Given instruction>
Copy each line holding the string "objects".
[start Data extract]
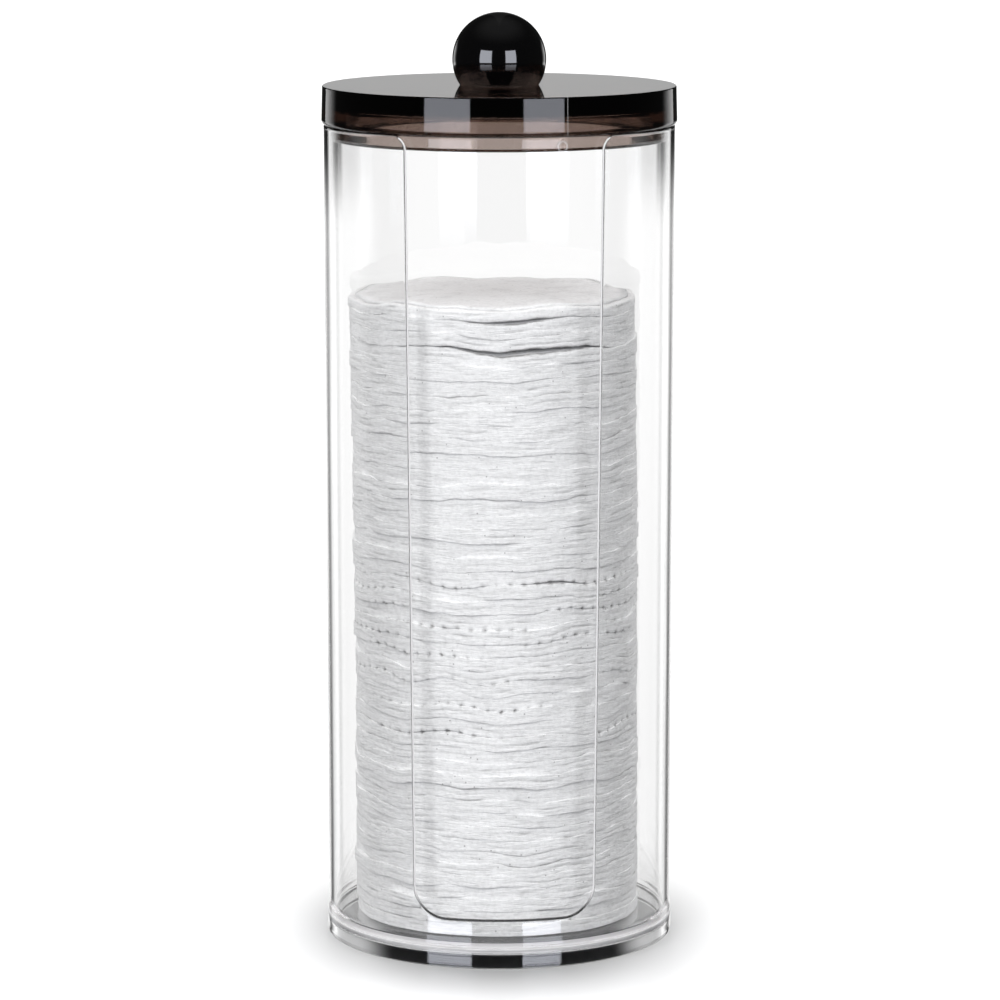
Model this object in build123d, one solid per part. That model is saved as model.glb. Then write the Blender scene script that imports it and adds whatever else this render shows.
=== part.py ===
from build123d import *
import os
from math import cos, pi, sin

# Cotton pad holder: a clear round tube on a clear foot, open at the front through a
# tall slot, with a smoked lid that plugs into the top and a ball knob to lift it by.
# A stack of round cotton pads stands inside.
#
# Millimetres. The origin is the middle of the underside, +Z is up and the slot
# faces -Y. Radii are outside radii unless the name says otherwise.

# ---- across: the tube's lower end sets the width of the foot, the rim and the lid
tube_bottom_radius = 35.4
tube_widening = 0.3         # the tube is moulded, so its radius grows this much to the rim
foot_overhang = 0.3         # the foot's radius is this much more than the tube's lower end
lid_overhang = 0.5          # the lid's radius is this much more than the tube's rim
tube_top_radius = tube_bottom_radius + tube_widening
foot_radius = tube_bottom_radius + foot_overhang
lid_radius = tube_top_radius + lid_overhang

# ---- foot: a shallow upturned dish that closes the bottom of the tube
foot_height = 4.2           # from the table to the ledge that the tube stands on
foot_wall = 1.6
foot_edge_bevel = 0.4
floor_thickness = 1.8
floor_step = 0.9            # how far the floor rises into the tube, to centre it
floor_blend = 0.8           # bevel between the floor's underside and the foot's wall
bond_gap = 0.1              # between the floor's edge and the tube's bore

# ---- tube
tube_length = 163.3
tube_wall = 1.2
flare_height = 2.0          # the rounded shoulder where the tube meets the foot

# ---- slot: cut through the front wall, tapered the same way as the tube
slot_width_top = 38.8
slot_width_bottom = 35.7
slot_sill = 5.9             # from the tube's lower end to the bottom of the slot
slot_corner_round = 6.0
slot_rim_round = 3.0        # where the sides of the slot run out into the rim
slot_rim_past = 0.3         # the same curve carries on this far above the rim

# ---- lid
lid_height = 7.9            # from the tube's rim to the lid's flat top
lid_draft = 0.2             # the lid's radius is this much less at the top
lid_plate = 3.8
lid_lower_bevel = 0.7
lid_top_bevel = 0.3
plug_clearance = 0.3        # between the plug and the tube's bore, all round
plug_depth = 2.9
plug_wall = 2.7
plug_lead_in = 0.4
pocket_blend = 0.8          # bevel between the pocket's wall and its ceiling

# ---- knob: a ball with a flat seat and a short spigot that locates it in the lid
ball_radius = 9.55
ball_rise = 5.2             # from the lid's top to the middle of the ball
spigot_radius = 3.0
spigot_length = 2.2
spigot_clearance = 0.05
socket_floor_gap = 0.1

# ---- pads: pressed thinner towards the bottom by the weight above
pad_count = 46
pad_radius = 29.2
pad_thickness_bottom = 2.5
pad_thickness_top = 3.1
pad_sides = 24              # straight sides enough to look round, few enough to stay light
pad_shuffle = 0.35          # how far each pad lies from the line of the stack
stack_lean = 1.1            # how far the top of the stack has slid towards -X
stack_offset = 0.5          # how far all of it lies towards -X
golden_turn = pi * (3 - 5 ** 0.5)

# ---- heights that follow from the sizes above
tube_end = foot_height
tube_rim = tube_end + tube_length
floor_top = foot_height + floor_step
lid_top = tube_rim + lid_height
ball_middle = lid_top + ball_rise


def turned(profile):
    """Turn a half section, drawn as radius and height, about the vertical axis."""
    return revolve(Plane.XZ * profile, Axis.Z)


def rounded(face, radius, height, size):
    """Round the corner of a half section that lies nearest to a radius and height."""
    corner = face.vertices().sort_by_distance((radius, height, 0))[0]
    return fillet(corner, size)


def bevelled(face, radius, height, size):
    """Cut off the corner of a half section that lies nearest to a radius and height."""
    corner = face.vertices().sort_by_distance((radius, height, 0))[0]
    return chamfer(corner, size)


def bore_radius(height):
    """Inside radius of the tapered tube at a height above the table."""
    share = (height - tube_end) / tube_length
    return tube_bottom_radius + (tube_top_radius - tube_bottom_radius) * share - tube_wall


def make_base():
    """Foot ring, floor and the low step that centres the tube, as one turned dish."""
    wall_inside = foot_radius - foot_wall
    floor_edge = bore_radius(tube_end) - bond_gap
    floor_underside = floor_top - floor_thickness
    section = make_face(Polyline(
        (0, floor_underside), (wall_inside, floor_underside), (wall_inside, 0),
        (foot_radius, 0), (foot_radius, foot_height), (floor_edge, foot_height),
        (floor_edge, floor_top), (0, floor_top), close=True))
    section = bevelled(section, wall_inside, floor_underside, floor_blend)
    section = bevelled(section, foot_radius, 0, foot_edge_bevel)
    return turned(section)


def tube_blank():
    """Tapered open tube whose lower end swells to the foot's radius."""
    bore_bottom = bore_radius(tube_end)
    bore_top = bore_radius(tube_rim)
    flare_top = tube_end + flare_height
    flare_radius = bore_radius(flare_top) + tube_wall
    shoulder = TangentArc((foot_radius, tube_end), (flare_radius, flare_top), tangent=(0, 1))
    walls = Polyline(
        (flare_radius, flare_top), (tube_top_radius, tube_rim), (bore_top, tube_rim),
        (bore_bottom, tube_end), (foot_radius, tube_end))
    return turned(make_face(shoulder + walls))


def slot_cutter():
    """Tapered upright with round lower corners whose sides curve outwards at the rim."""
    sill = tube_end + slot_sill
    half_bottom = slot_width_bottom / 2
    lean = (slot_width_top - slot_width_bottom) / 2 / (tube_rim - sill)
    curve_start = tube_rim - slot_rim_round
    half_start = half_bottom + lean * (curve_start - sill)
    half_end = half_start + slot_rim_round
    curve_end = tube_rim + slot_rim_past
    above = curve_end + slot_rim_round
    curve = TangentArc((half_start, curve_start), (half_end, curve_end), tangent=(lean, 1))
    far_curve = mirror(curve, Plane.YZ)
    outline = make_face(
        Polyline((-half_start, curve_start), (-half_bottom, sill), (half_bottom, sill),
                 (half_start, curve_start)) + curve + far_curve
        + Polyline((half_end, curve_end), (half_end, above), (-half_end, above),
                   (-half_end, curve_end)))
    outline = rounded(outline, -half_bottom, sill, slot_corner_round)
    outline = rounded(outline, half_bottom, sill, slot_corner_round)
    return extrude(Plane.XZ * outline, amount=2 * foot_radius)


def make_tube():
    """The tapered tube with its front slot."""
    return tube_blank() - slot_cutter()


def make_lid():
    """Thick plate with a rim that sits on the tube and a plug that hangs inside it."""
    plug_end = tube_rim - plug_depth
    plug_radius = bore_radius(plug_end) - plug_clearance
    pocket_radius = plug_radius - plug_wall
    ceiling = lid_top - lid_plate
    socket_radius = spigot_radius + spigot_clearance
    socket_floor = lid_top - spigot_length - socket_floor_gap
    top_radius = lid_radius - lid_draft
    section = make_face(Polyline(
        (0, ceiling), (pocket_radius, ceiling), (pocket_radius, plug_end),
        (plug_radius, plug_end), (plug_radius, tube_rim), (lid_radius, tube_rim),
        (top_radius, lid_top), (socket_radius, lid_top), (socket_radius, socket_floor),
        (0, socket_floor), close=True))
    section = bevelled(section, pocket_radius, ceiling, pocket_blend)
    section = bevelled(section, plug_radius, plug_end, plug_lead_in)
    section = bevelled(section, lid_radius, tube_rim, lid_lower_bevel)
    section = bevelled(section, top_radius, lid_top, lid_top_bevel)
    return turned(section)


def make_knob():
    """Ball cut flat where it sits on the lid, with a spigot under the flat."""
    ball = Pos(0, 0, ball_middle) * Sphere(ball_radius)
    keep = Pos(0, 0, lid_top) * Cylinder(
        2 * ball_radius, ball_rise + 2 * ball_radius, align=(Align.CENTER, Align.CENTER, Align.MIN))
    spigot = Pos(0, 0, lid_top) * Cylinder(
        spigot_radius, spigot_length, align=(Align.CENTER, Align.CENTER, Align.MAX))
    return (ball & keep) + spigot


def pad_levels():
    """Heights of every pad's underside, and at the end the top of the stack."""
    levels = [floor_top]
    for number in range(pad_count):
        share = number / (pad_count - 1)
        thickness = pad_thickness_bottom + (pad_thickness_top - pad_thickness_bottom) * share
        levels.append(levels[-1] + thickness)
    return levels


def make_pad(number, underside, top):
    """One flat round pad, set a little off the line of the stack, which leans to the left."""
    turn = number * golden_turn
    share = number / (pad_count - 1)
    across = -stack_offset - stack_lean * share ** 3 + pad_shuffle * cos(turn)
    along = pad_shuffle * sin(turn)
    outline = Pos(across, along, underside) * RegularPolygon(pad_radius, pad_sides)
    return extrude(outline, amount=top - underside)


pieces = {
    "clear_tube": make_tube(),
    "base": make_base(),
    "lid": make_lid(),
    "knob": make_knob(),
}
levels = pad_levels()
for number in range(pad_count):
    pieces[f"pad_{number + 1:02d}"] = make_pad(number, levels[number], levels[number + 1])

os.makedirs("parts", exist_ok=True)
for name, piece in pieces.items():
    piece.label = name
    export_step(piece, f"parts/{name}.step")

print(f"height {ball_middle + ball_radius:.2f} mm, across {2 * lid_radius:.2f} mm")
print(f"pads stand from {levels[0]:.2f} to {levels[-1]:.2f} mm")
print(f"the lid's plug ends at {tube_rim - plug_depth:.2f} mm")
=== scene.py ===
# %% [markdown]
# # A clear holder for cotton pads
# The object is a clear round tube on a clear foot. A smoked lid with a black ball knob closes
# it, a tall slot opens its front, and a stack of cotton pads stands inside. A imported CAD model
# is loaded first and says where each part is. This script dresses its solids: it makes the
# skins, the plastics, the cotton and the room that they are seen in.

# %% Load the frame
import math
import bpy
import numpy as np
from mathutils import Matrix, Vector


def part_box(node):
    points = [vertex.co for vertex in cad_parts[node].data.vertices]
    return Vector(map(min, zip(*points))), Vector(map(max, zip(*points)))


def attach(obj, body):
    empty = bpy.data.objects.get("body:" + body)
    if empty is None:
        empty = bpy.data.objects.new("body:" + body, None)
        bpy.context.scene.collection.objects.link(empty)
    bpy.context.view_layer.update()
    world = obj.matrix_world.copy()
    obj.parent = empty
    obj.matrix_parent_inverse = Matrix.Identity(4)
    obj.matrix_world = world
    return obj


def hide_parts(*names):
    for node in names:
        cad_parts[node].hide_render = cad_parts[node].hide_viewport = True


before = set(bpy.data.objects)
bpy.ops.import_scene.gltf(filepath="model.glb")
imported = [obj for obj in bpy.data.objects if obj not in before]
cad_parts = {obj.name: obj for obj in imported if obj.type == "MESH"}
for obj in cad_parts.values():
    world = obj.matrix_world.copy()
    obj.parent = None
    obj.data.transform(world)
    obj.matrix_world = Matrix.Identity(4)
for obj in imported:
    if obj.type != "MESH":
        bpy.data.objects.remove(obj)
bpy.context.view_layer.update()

MM = 0.001

# %% [markdown]
# ## The camera
# A product photo like this one is taken with a long lens from well back, so that the tube's
# sides stay almost parallel. The distance, height and tilt below put the rim, the foot and the
# slot's corners where such a lens sees them. The camera stands a little to the left of the
# slot, so VIEW_SIDE turns it about the tube, and VIEW_TURN is how far it looks past the axis.

# %% Camera
VIEW_DISTANCE = 937.0 * MM
VIEW_HEIGHT = 243.7 * MM
VIEW_TILT = math.radians(9.314)
VIEW_SIDE = math.radians(1.95)
VIEW_TURN = math.radians(0.0087)

camera_data = bpy.data.cameras.new("camera")
camera_data.lens = 166.03
camera_data.sensor_width = 36.0
camera_data.clip_start = 0.05
camera_data.clip_end = 50.0
camera = bpy.data.objects.new("camera", camera_data)
camera.location = (-VIEW_DISTANCE * math.sin(VIEW_SIDE), -VIEW_DISTANCE * math.cos(VIEW_SIDE),
                   VIEW_HEIGHT)
camera.rotation_euler = (math.pi / 2 - VIEW_TILT, 0, -VIEW_SIDE - VIEW_TURN)
bpy.context.scene.collection.objects.link(camera)
bpy.context.scene.camera = camera
print("camera at", tuple(round(c, 3) for c in camera.location))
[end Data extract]
Answer to the task>
    empty = bpy.data.objects.get("body:" + body)
        empty = bpy.data.objects.new("body:" + body, None)
        bpy.context.scene.collection.objects.link(empty)
before = set(bpy.data.objects)
imported = [obj for obj in bpy.data.objects if obj not in before]
        bpy.data.objects.remove(obj)
camera = bpy.data.objects.new("camera", camera_data)
bpy.context.scene.collection.objects.link(camera)